= Stated exercise =
Your task is to quote, unchanged, only the lines from the one with "extrude(amount=2 * pad_half_width - 18)" through the one with "in imported if", both ends included.

▬▬▬▬▬▬

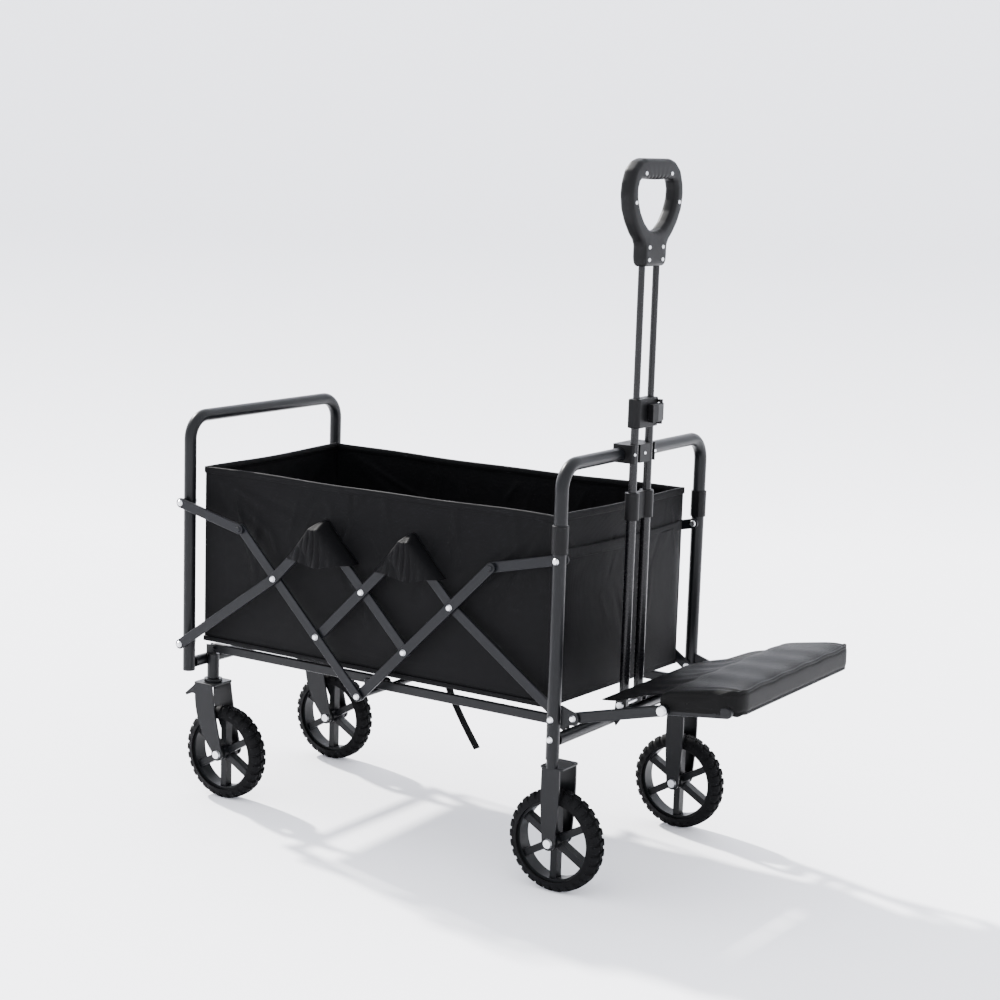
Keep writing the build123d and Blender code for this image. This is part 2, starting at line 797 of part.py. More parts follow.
hoop_clip.part.label = "hoop_clip"
export_step(hoop_clip.part, "parts/hoop_clip.step")

with BuildPart() as clip_bolts:
    for y in (handle_y - 37, handle_y, handle_y + 37):
        with BuildSketch(Plane((clip_front + 0.05, y, (clip_low + clip_high) / 2), z_dir=(1, 0, 0))):
            Circle(3.0)
        extrude(amount=1.6, taper=25)

# Grip: a flat heart-shaped ring on a neck, with finger bumps under its top bar
neck_high = neck_low + 40
opening_low = neck_low + 64
opening_high = grip_top - 38
with BuildPart() as handle_grip:
    with BuildSketch(Plane((handle_x - grip_t / 2, handle_y, 0), x_dir=(0, 1, 0), z_dir=(1, 0, 0))):
        with BuildLine():
            Line((-38, neck_low), (38, neck_low))
            Line((38, neck_low), (38, neck_high))
            Spline(
                (38, neck_high),
                (60, neck_high + 34),
                (grip_half - 6, grip_top - 92),
                (grip_half, grip_top - 58),
                (grip_half - 20, grip_top - 14),
                (grip_half - 48, grip_top),
                tangents=((0.35, 1), (-1, 0)),
            )
            Line((grip_half - 48, grip_top), (48 - grip_half, grip_top))
            Spline(
                (48 - grip_half, grip_top),
                (20 - grip_half, grip_top - 14),
                (-grip_half, grip_top - 58),
                (6 - grip_half, grip_top - 92),
                (-60, neck_high + 34),
                (-38, neck_high),
                tangents=((-1, 0), (0.35, -1)),
            )
            Line((-38, neck_high), (-38, neck_low))
        make_face()
    extrude(amount=grip_t)
    with BuildSketch(Plane((handle_x - grip_t / 2, handle_y, 0), x_dir=(0, 1, 0), z_dir=(1, 0, 0))):
        with BuildLine():
            Line((-13, opening_low), (13, opening_low))
            Spline(
                (13, opening_low),
                (44, opening_low + 34),
                (60, opening_low + 62),
                (59, opening_high - 8),
                (50, opening_high),
                tangents=((1, 0.45), (-1, 0.1)),
            )
            Line((50, opening_high), (-50, opening_high))
            Spline(
                (-50, opening_high),
                (-59, opening_high - 8),
                (-60, opening_low + 62),
                (-44, opening_low + 34),
                (-13, opening_low),
                tangents=((-1, -0.1), (1, -0.45)),
            )
        make_face()
    extrude(amount=grip_t, mode=Mode.SUBTRACT)
    with BuildSketch(Plane((handle_x, 0, neck_low), z_dir=(0, 0, 1))):
        with Locations(*[(0, y) for y in tube_ys]):
            Circle(inner_r + 0.05)
    extrude(amount=26, mode=Mode.SUBTRACT)
handle_grip.part.label = "handle_grip"
export_step(handle_grip.part, "parts/handle_grip.step")

screw_places = [(dy, z) for dy in (-24, 24) for z in (neck_low + 12, neck_low + 34)]
screw_places += [(dy, grip_top - 26) for dy in (-46, 46)] + [(dy, grip_top - 76) for dy in (-77, 77)]
with BuildPart() as grip_screws:
    with BuildSketch(Plane((handle_x + grip_t / 2 + 0.03, handle_y, 0), x_dir=(0, 1, 0), z_dir=(1, 0, 0))):
        with Locations(*screw_places):
            Circle(3.6)
    extrude(amount=1.2, taper=25)
grip_screws.part.label = "grip_screws"
export_step(grip_screws.part, "parts/grip_screws.step")

# Platform: arms hinged at the front corners, and a pad frame hinged on the arms' ends
arm_pivot = (front_x + arm_pivot_ahead, arm_pivot_z)
pad_pivot = (front_x + pad_pivot_ahead, pad_pivot_z)
pad_bar = (front_x + 322, pad_pivot_z + 13)
arm_bar = (
    arm_pivot[0] + 0.5 * (pad_pivot[0] - arm_pivot[0]),
    arm_pivot[1] + 0.5 * (pad_pivot[1] - arm_pivot[1]),
)
arm_inner = arm_half_width - arm_t / 2
pad_arm_outer = arm_inner - 1.0
big_bolt_r = 5.0
cross_r = 7.0


def arm_frame(label, points, inner_face, bar_at, ends, holes):
    """Two flat arms joined by one cross tube."""
    with BuildPart() as frame:
        with BuildSketch(side(inner_face)):
            bar_outline(points, arm_h)
        extrude(amount=arm_t)
        fillet(frame.faces().filter_by(Axis.Y).edges(), 2.4)
        with BuildSketch(side(inner_face - 1)):
            for place, radius in holes:
                with Locations(place):
                    Circle(radius)
        extrude(amount=arm_t + 2, mode=Mode.SUBTRACT)
        mirror(about=Plane.XZ)
        with BuildSketch(side(-ends)):
            with Locations(bar_at):
                Circle(cross_r)
                Circle(cross_r - tube_wall, mode=Mode.SUBTRACT)
        extrude(amount=2 * ends)
    frame.part.label = label
    export_step(frame.part, f"parts/{label}.step")


arm_frame(
    "platform_arms",
    (arm_pivot, pad_pivot),
    arm_inner,
    arm_bar,
    arm_inner + 1,
    ((arm_pivot, rivet_r + run_clear), (pad_pivot, big_bolt_r + run_clear)),
)
arm_frame(
    "pad_frame",
    (pad_pivot, pad_bar),
    pad_arm_outer - arm_t,
    pad_bar,
    pad_arm_outer - arm_t + 1,
    ((pad_pivot, big_bolt_r + run_clear),),
)

bracket_inner = arm_half_width + arm_t / 2 + apart
bracket_t = 4.0
with BuildPart() as platform_brackets:
    with BuildSketch(side(bracket_inner)):
        with BuildLine():
            Line((front_x + tube_r + 0.05, arm_pivot_z - 16), (arm_pivot[0], arm_pivot_z - 12))
            ThreePointArc(
                (arm_pivot[0], arm_pivot_z - 12), (arm_pivot[0] + 12, arm_pivot_z), (arm_pivot[0], arm_pivot_z + 12)
            )
            Line((arm_pivot[0], arm_pivot_z + 12), (front_x + tube_r + 0.05, arm_pivot_z + 20))
            Line((front_x + tube_r + 0.05, arm_pivot_z + 20), (front_x + tube_r + 0.05, arm_pivot_z - 16))
        make_face()
        with Locations(arm_pivot):
            Circle(rivet_r + run_clear, mode=Mode.SUBTRACT)
    extrude(amount=bracket_t)
    mirror(about=Plane.XZ)
platform_brackets.part.label = "platform_brackets"
export_step(platform_brackets.part, "parts/platform_brackets.step")

write(
    "frame_bolts",
    front_leg_rivets,
    handle_bolt.part,
    clip_bolts.part,
    axle_bolts(front_x, (-front_track_half, front_track_half)),
    rivets(((arm_pivot, arm_inner - apart, bracket_inner + bracket_t + 0.1, True),)),
)

with BuildPart() as pad_bolts:
    with BuildSketch(side(pad_arm_outer - arm_t - 4)):
        with Locations(pad_pivot):
            Circle(big_bolt_r)
    extrude(amount=arm_half_width + arm_t / 2 + 1 - pad_arm_outer + arm_t + 4)
    with BuildSketch(side(arm_half_width + arm_t / 2 + 0.1)):
        with Locations(pad_pivot):
            Circle(9.5)
    extrude(amount=4.5, taper=25)
    mirror(about=Plane.XZ)
pad_bolts.part.label = "pad_bolts"
export_step(pad_bolts.part, "parts/pad_bolts.step")

with BuildPart() as platform_sheet:
    with BuildSketch(side(-pad_half_width + 9)):
        with BuildLine():
            Polyline(
                (front_x + 54, arm_pivot_z + 15),
                (front_x + 194, pad_pivot_z + 19),
                (front_x + 193, pad_pivot_z + 23),
                (front_x + 53, arm_pivot_z + 19),
                close=True,
            )
        make_face()
    extrude(amount=2 * pad_half_width - 18)
platform_sheet.part.label = "platform_sheet"
export_step(platform_sheet.part, "parts/platform_sheet.step")

with BuildPart() as platform_pad:
    with BuildSketch(side(-pad_half_width)):
        with BuildLine():
            Polyline(
                (front_x + 200, pad_pivot_z - 4),
                (front_x + 198, pad_pivot_z + pad_t - 4),
                (front_x + platform_reach - 12, pad_pivot_z + pad_t + 20),
                (front_x + platform_reach, pad_pivot_z + pad_t + 10),
                (front_x + platform_reach, pad_pivot_z + 14),
                (front_x + platform_reach - 8, pad_pivot_z + 2),
                close=True,
            )
        make_face()
        with Locations(pad_bar):
            Circle(cross_r + apart, mode=Mode.SUBTRACT)
    extrude(amount=2 * pad_half_width)
platform_pad.part.label = "platform_pad"
export_step(platform_pad.part, "parts/platform_pad.step")
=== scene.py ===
"""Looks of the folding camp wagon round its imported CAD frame: fabric, treads, grip, finishes, studio."""

import json

import bpy
import numpy as np
from mathutils import Matrix, Vector


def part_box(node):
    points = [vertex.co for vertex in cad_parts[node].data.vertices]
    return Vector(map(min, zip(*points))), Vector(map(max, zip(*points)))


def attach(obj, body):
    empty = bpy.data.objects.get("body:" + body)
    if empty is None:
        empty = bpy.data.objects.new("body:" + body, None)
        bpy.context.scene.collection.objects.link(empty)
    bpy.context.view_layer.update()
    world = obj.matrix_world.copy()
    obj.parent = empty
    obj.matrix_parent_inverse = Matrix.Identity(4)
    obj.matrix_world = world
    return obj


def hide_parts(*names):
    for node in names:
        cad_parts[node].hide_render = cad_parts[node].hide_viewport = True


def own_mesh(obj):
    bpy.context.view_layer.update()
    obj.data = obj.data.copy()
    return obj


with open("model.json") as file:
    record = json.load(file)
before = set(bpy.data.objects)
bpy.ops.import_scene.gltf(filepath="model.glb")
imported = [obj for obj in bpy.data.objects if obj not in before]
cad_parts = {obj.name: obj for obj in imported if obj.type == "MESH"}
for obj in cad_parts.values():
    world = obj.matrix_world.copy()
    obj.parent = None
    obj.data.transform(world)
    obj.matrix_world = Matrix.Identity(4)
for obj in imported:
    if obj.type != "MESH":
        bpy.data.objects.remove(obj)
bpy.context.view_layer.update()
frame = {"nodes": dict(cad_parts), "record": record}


def linear(code):
    """Linear RGBA of a hex colour: c / 12.92 below 0.04045, else ((c + 0.055) / 1.055) ** 2.4."""
    rgb = [int(code[i : i + 2], 16) / 255 for i in (1, 3, 5)]
    return [c / 12.92 if c < 0.04045 else ((c + 0.055) / 1.055) ** 2.4 for c in rgb] + [1.0]


def node(tree, kind, links=(), **values):
    """Adds a shader node, sets its properties and inputs, and links (socket name, source socket) pairs."""
    made = tree.nodes.new(kind)
    for name, value in values.items():
        if hasattr(made, name):
            setattr(made, name, value)
        else:
            made.inputs[name.replace("_", " ")].default_value = value
    for name, source in links:
        tree.links.new(source, made.inputs[name])
    return made


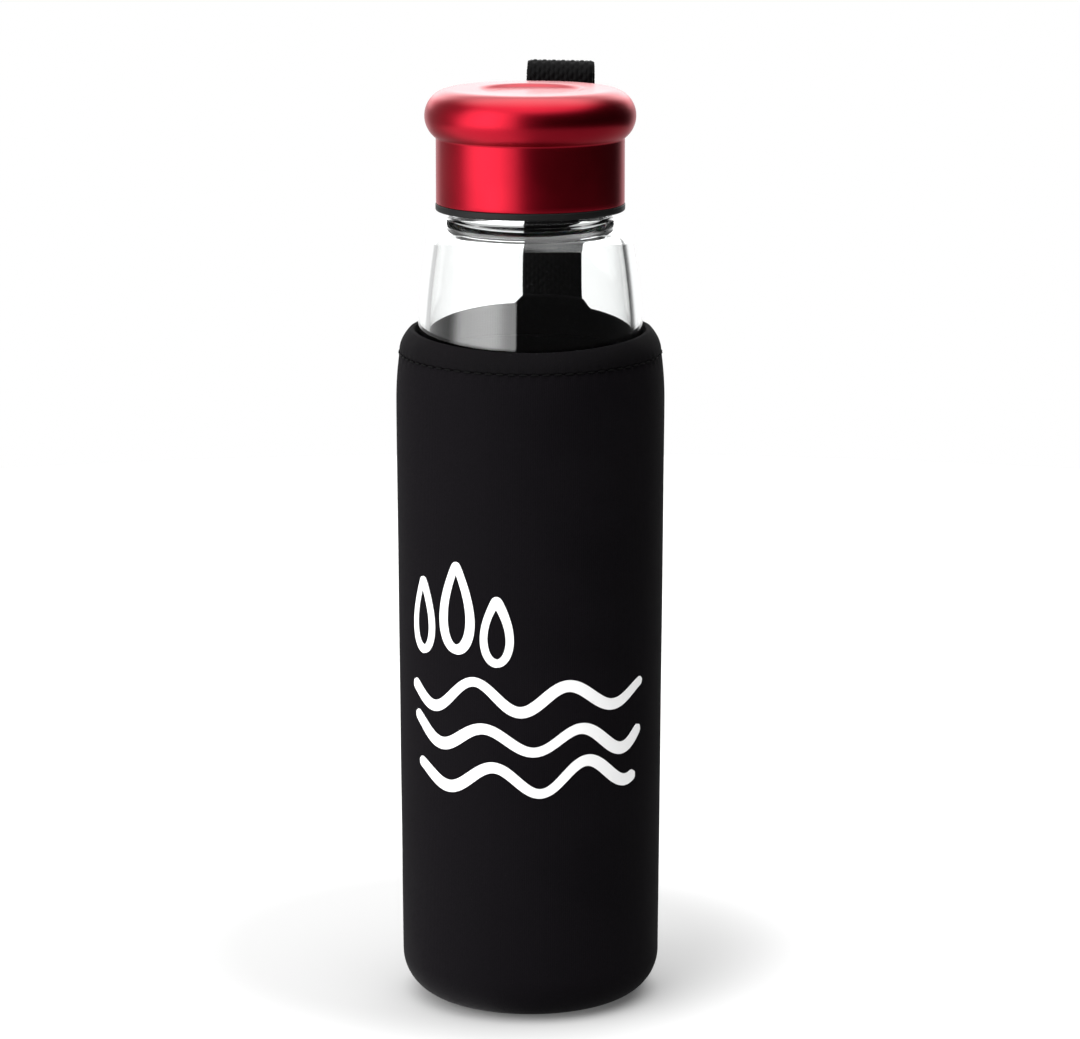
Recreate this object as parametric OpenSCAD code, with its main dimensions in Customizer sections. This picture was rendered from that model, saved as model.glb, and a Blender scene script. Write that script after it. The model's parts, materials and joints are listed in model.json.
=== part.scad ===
// Glass water bottle with a two-part screw cap, in a neoprene sleeve that has a webbing strap.
// The origin is on the bottle's axis, on the surface the sleeve stands on. +Z is up.
// The strap is on +Y. Millimetres throughout.

/* [Glass bottle] */
// Outer radius of the glass body
glass_r = 30.2; // [29.6:0.1:30.6]
// Thickness of the glass wall
glass_wall = 3; // [2.7:0.1:3.2]
// Thickness of the glass floor at its edge
glass_floor = 4.5; // [3.5:0.1:6]
// Radius of the rounded edge around the base
glass_corner = 8; // [6:0.5:9]
// Height of the lip above the surface
lip_z = 228; // [227.5:0.1:228.5]
// Outer radius of the neck between its threads
neck_r = 21.4; // [21.2:0.1:21.5]
// Radius of the mouth
mouth_r = 19.3; // [18.5:0.1:19.5]
// Height where the straight body turns into the long shoulder
shoulder_z = 165; // [162:1:168]
// Radius of the long shoulder curve
shoulder_curve = 250; // [240:1:270]
// Height of the top of the shoulder
shoulder_top = 207.8; // [207.4:0.1:208]
// Depth of the hollow under the base
punt_depth = 2; // [1:0.1:2.5]

/* [Thread] */
// Rise of the cap in one turn
thread_lead = 8; // [7:0.5:9]
// Height of the glass thread over the neck
glass_thread_h = 1.2; // [0.9:0.1:1.2]
// Height of the insert's thread over its wall
insert_thread_h = 1.1; // [0.8:0.1:1.1]
// Turns that each thread makes
thread_turns = 0.9; // [0.6:0.1:1]

/* [Cap] */
// Outer radius of the skirt
skirt_r = 24.75; // [24.7:0.01:24.9]
// Height of the lower edge of the metal shell
skirt_z = 214.2; // [213.8:0.1:215]
// Thickness of the metal
shell_wall = 0.6; // [0.5:0.05:0.65]
// Radius of the rounded bulge round the top
bulge_round = 7.05; // [6.8:0.05:7.3]
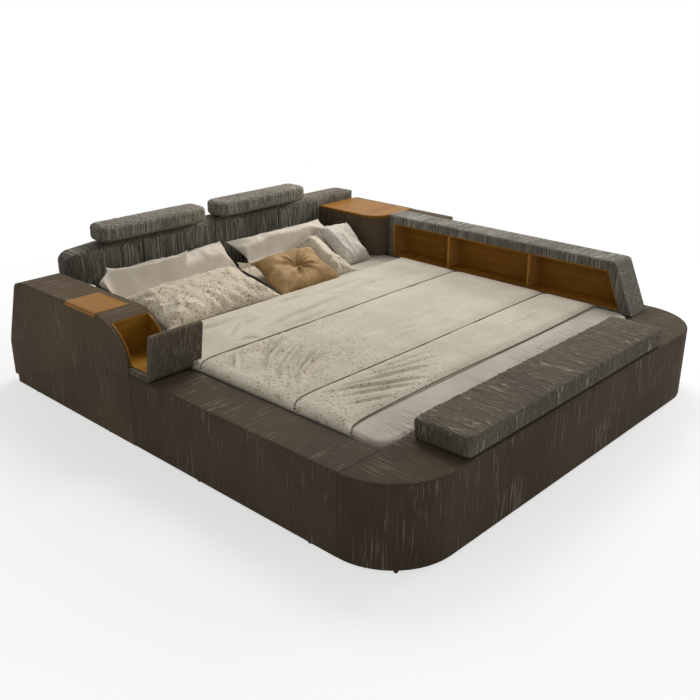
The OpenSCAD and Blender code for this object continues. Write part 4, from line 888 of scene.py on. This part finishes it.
mattress_piece()
sheet_piece()
quilt_piece()
pillow_piece("left_back", "pillow_left_back", "back_pillow_left", white_linen, "linen", ("left_side", "left_front"),
             folds=drape_crease, seed=1.0, pulls=(((1, 1), 0.5, (6, 0, 18)),))
pillow_piece("left_side", "pillow_left_side", "side_pillow_left", white_linen, "linen", ("left_front",),
             folds=side_crease, seed=2.3, pulls=SIDE_PULLS)
pillow_piece("left_front", "pillow_left_front", "front_pillow_left", sprig_cotton, "floral_cotton", seed=3.1,
             folds=hem_folds)
pillow_piece("right_back", "pillow_right_back", "back_pillow_right", white_linen, "linen",
             ("right_side", "right_front", "tan_square"), seed=4.2, folds=drape_crease)
pillow_piece("right_front", "pillow_right_front", "front_pillow_right", sprig_cotton, "floral_cotton", ("tan_square",),
             folds=drape_crease, seed=5.7, wrinkle=0.08, pulls=(((1, 1), 0.9, (8, 0, 22)),))
pillow_piece("right_side", "pillow_right_side", "side_pillow_right", leaf_cotton, "linen", seed=6.4, n=(60, 60),
             wrinkle=0.10, pulls=(((1, 1), 0.6, (16, -16, 0)),))
pillow_piece("tan_square", "knotted_cushion", "knotted_cushion_body", tan_satin, "tan_linen", folds=knot_folds,
             n=(150, 140), seed=7.9, wrinkle=0.02, pulls=TAN_PULLS)


def knot_piece():
    """The small gathered knot in the middle of the tan cushion."""
    rot, shift = pillow_frame("tan_square")
    t = PILLOWS["tan_square"][3]
    nu, nv = 40, 20
    points, faces = [], []
    for j in range(nv + 1):
        lat = math.pi * j / nv - math.pi / 2
        for i in range(nu):
            lon = 2 * math.pi * i / nu
            fold = 1 + 0.10 * math.sin(5 * lon + 2 * lat) + 0.06 * math.sin(9 * lon)
            r = KNOT_R * math.cos(lat) * fold
            p = np.array([KNOT[0] + KNOT_OFF[0] + r * math.cos(lon) * 1.3,
                          KNOT[1] + KNOT_OFF[1] + r * math.sin(lon) * 0.75,
                          t * CROWN * 0.62 + KNOT_H * math.sin(lat) * fold])
            points.append(at(*(rot @ p + shift)))
    for j in range(nv):
        for i in range(nu):
            k = (i + 1) % nu
            faces.append((j * nu + i, j * nu + k, (j + 1) * nu + k, (j + 1) * nu + i))
    finished(from_arrays("cushion_knot", points, faces, tan_satin), "tan_linen")


knot_piece()


# Floor, light and camera

# What the surround gives the object: its colour and its strength
SKY_HUE, SKY_LEVEL = (1.0, 0.985, 0.96, 1), 0.36


def background_share(tree):
    """1 for rays from the camera, from gloss and through glass, and 0 for those that light the object."""
    rays = tree.nodes.new("ShaderNodeLightPath")
    seen = rays.outputs["Is Camera Ray"]
    for kind in ("Is Glossy Ray", "Is Transmission Ray"):
        larger = tree.nodes.new("ShaderNodeMath")
        larger.operation = "MAXIMUM"
        tree.links.new(seen, larger.inputs[0])
        tree.links.new(rays.outputs[kind], larger.inputs[1])
        seen = larger.outputs[0]
    return seen


def studio():
    """A pale floor that turns white from 1.2 m to 3.4 m out, a white surround and three soft lamps."""
    floor = Mat("studio_floor", 0.9)
    floor.colour(floor.mix(floor.noise(floor.place((3, 3, 3)), 2), tint(250, 250, 250), tint(253, 253, 253)))
    mesh = bpy.data.meshes.new("studio_floor")
    mesh.from_pydata([(-30, -30, 0), (30, -30, 0), (30, 30, 0), (-30, 30, 0)], [], [(0, 1, 2, 3)])
    new_object("studio_floor", mesh, floor.mat)
    glow = floor.add("ShaderNodeEmission")
    glow.inputs["Color"].default_value = (1, 1, 1, 1)
    glow.inputs["Strength"].default_value = 1.0
    share = floor.add("ShaderNodeMixShader")
    away = floor.add("ShaderNodeVectorMath", operation="LENGTH")
    floor.link(floor.flat, away.inputs[0])
    white = floor.ranged(away.outputs["Value"], 1.2, 3.4, 0.62, 1.0)
    floor.link(floor.math("MULTIPLY", background_share(floor.tree), white), share.inputs[0])
    floor.link(floor.shader.outputs[0], share.inputs[1])
    floor.link(glow.outputs[0], share.inputs[2])
    floor.link(share.outputs[0], floor.tree.nodes["Material Output"].inputs["Surface"])

    world = bpy.data.worlds.new("studio")
    bpy.context.scene.world = world
    world.use_nodes = True
    tree = world.node_tree
    back = tree.nodes["Background"]
    seen = background_share(tree)
    hue = tree.nodes.new("ShaderNodeMix")
    hue.data_type = "RGBA"
    hue.inputs[6].default_value = SKY_HUE
    hue.inputs[7].default_value = (1, 1, 1, 1)
    tree.links.new(seen, hue.inputs[0])
    tree.links.new(hue.outputs[2], back.inputs["Color"])
    amount = tree.nodes.new("ShaderNodeMapRange")
    tree.links.new(seen, amount.inputs["Value"])
    amount.inputs["To Min"].default_value = SKY_LEVEL
    amount.inputs["To Max"].default_value = 1.0
    tree.links.new(amount.outputs["Result"], back.inputs["Strength"])

    def lamp(name, place, aim, size, power, colour):
        """A flat lamp, with its places and sizes in metres and its power in watts."""
        data = bpy.data.lights.new(name, "AREA")
        data.shape = "RECTANGLE"
        data.size, data.size_y = size
        data.energy = power
        data.color = colour
        obj = bpy.data.objects.new(name, data)
        bpy.context.collection.objects.link(obj)
        obj.location = place
        obj.rotation_euler = (Vector(aim) - Vector(place)).to_track_quat("-Z", "Y").to_euler()

    lamp("key_light", (1.9, 1.5, 4.2), (0.2, 0.0, 0.3), (2.6, 2.0), 155, (1.0, 0.96, 0.91))
    lamp("side_light", (4.6, -1.6, 2.8), (0.4, -0.3, 0.3), (2.0, 1.6), 112, (1.0, 0.955, 0.9))
    lamp("front_fill", (-3.8, -4.2, 2.6), (0, 0, 0.3), (3.0, 2.0), 24, (1.0, 0.97, 0.93))


# Width of the camera's sensor in millimetres, and of the photograph in pixels
SENSOR, PHOTO = 36, 700


def camera():
    """The photograph's viewpoint, worked out from straight edges: angles in radians, focal length in pixels."""
    yaw, pitch, focal, eye = 0.8187, 0.3836, 898.66, (-2.9751, -2.7584, 1.8048)
    data = bpy.data.cameras.new("photo_camera")
    data.sensor_width = SENSOR
    data.lens = SENSOR * focal / PHOTO
    data.clip_end = 200
    obj = bpy.data.objects.new("photo_camera", data)
    bpy.context.collection.objects.link(obj)
    ahead = Vector((math.sin(yaw) * math.cos(pitch), math.cos(yaw) * math.cos(pitch), -math.sin(pitch)))
    right = Vector((math.cos(yaw), -math.sin(yaw), 0))
    up = right.cross(ahead)
    turn = Matrix((right, up, -ahead)).transposed().to_4x4()
    turn.translation = Vector(eye)
    obj.matrix_world = turn
    bpy.context.scene.camera = obj


studio()
camera()
bpy.context.scene.view_settings.view_transform = "Standard"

▬▬▬▬▬▬

= Result for this exercise =
    extrude(amount=2 * pad_half_width - 18)
platform_sheet.part.label = "platform_sheet"
export_step(platform_sheet.part, "parts/platform_sheet.step")

with BuildPart() as platform_pad:
    with BuildSketch(side(-pad_half_width)):
        with BuildLine():
            Polyline(
                (front_x + 200, pad_pivot_z - 4),
                (front_x + 198, pad_pivot_z + pad_t - 4),
                (front_x + platform_reach - 12, pad_pivot_z + pad_t + 20),
                (front_x + platform_reach, pad_pivot_z + pad_t + 10),
                (front_x + platform_reach, pad_pivot_z + 14),
                (front_x + platform_reach - 8, pad_pivot_z + 2),
                close=True,
            )
        make_face()
        with Locations(pad_bar):
            Circle(cross_r + apart, mode=Mode.SUBTRACT)
    extrude(amount=2 * pad_half_width)
platform_pad.part.label = "platform_pad"
export_step(platform_pad.part, "parts/platform_pad.step")
=== scene.py ===
"""Looks of the folding camp wagon round its imported CAD frame: fabric, treads, grip, finishes, studio."""

import json

import bpy
import numpy as np
from mathutils import Matrix, Vector


def part_box(node):
    points = [vertex.co for vertex in cad_parts[node].data.vertices]
    return Vector(map(min, zip(*points))), Vector(map(max, zip(*points)))


def attach(obj, body):
    empty = bpy.data.objects.get("body:" + body)
    if empty is None:
        empty = bpy.data.objects.new("body:" + body, None)
        bpy.context.scene.collection.objects.link(empty)
    bpy.context.view_layer.update()
    world = obj.matrix_world.copy()
    obj.parent = empty
    obj.matrix_parent_inverse = Matrix.Identity(4)
    obj.matrix_world = world
    return obj


def hide_parts(*names):
    for node in names:
        cad_parts[node].hide_render = cad_parts[node].hide_viewport = True


def own_mesh(obj):
    bpy.context.view_layer.update()
    obj.data = obj.data.copy()
    return obj


with open("model.json") as file:
    record = json.load(file)
before = set(bpy.data.objects)
bpy.ops.import_scene.gltf(filepath="model.glb")
imported = [obj for obj in bpy.data.objects if obj not in before]
cad_parts = {obj.name: obj for obj in imported if obj.type == "MESH"}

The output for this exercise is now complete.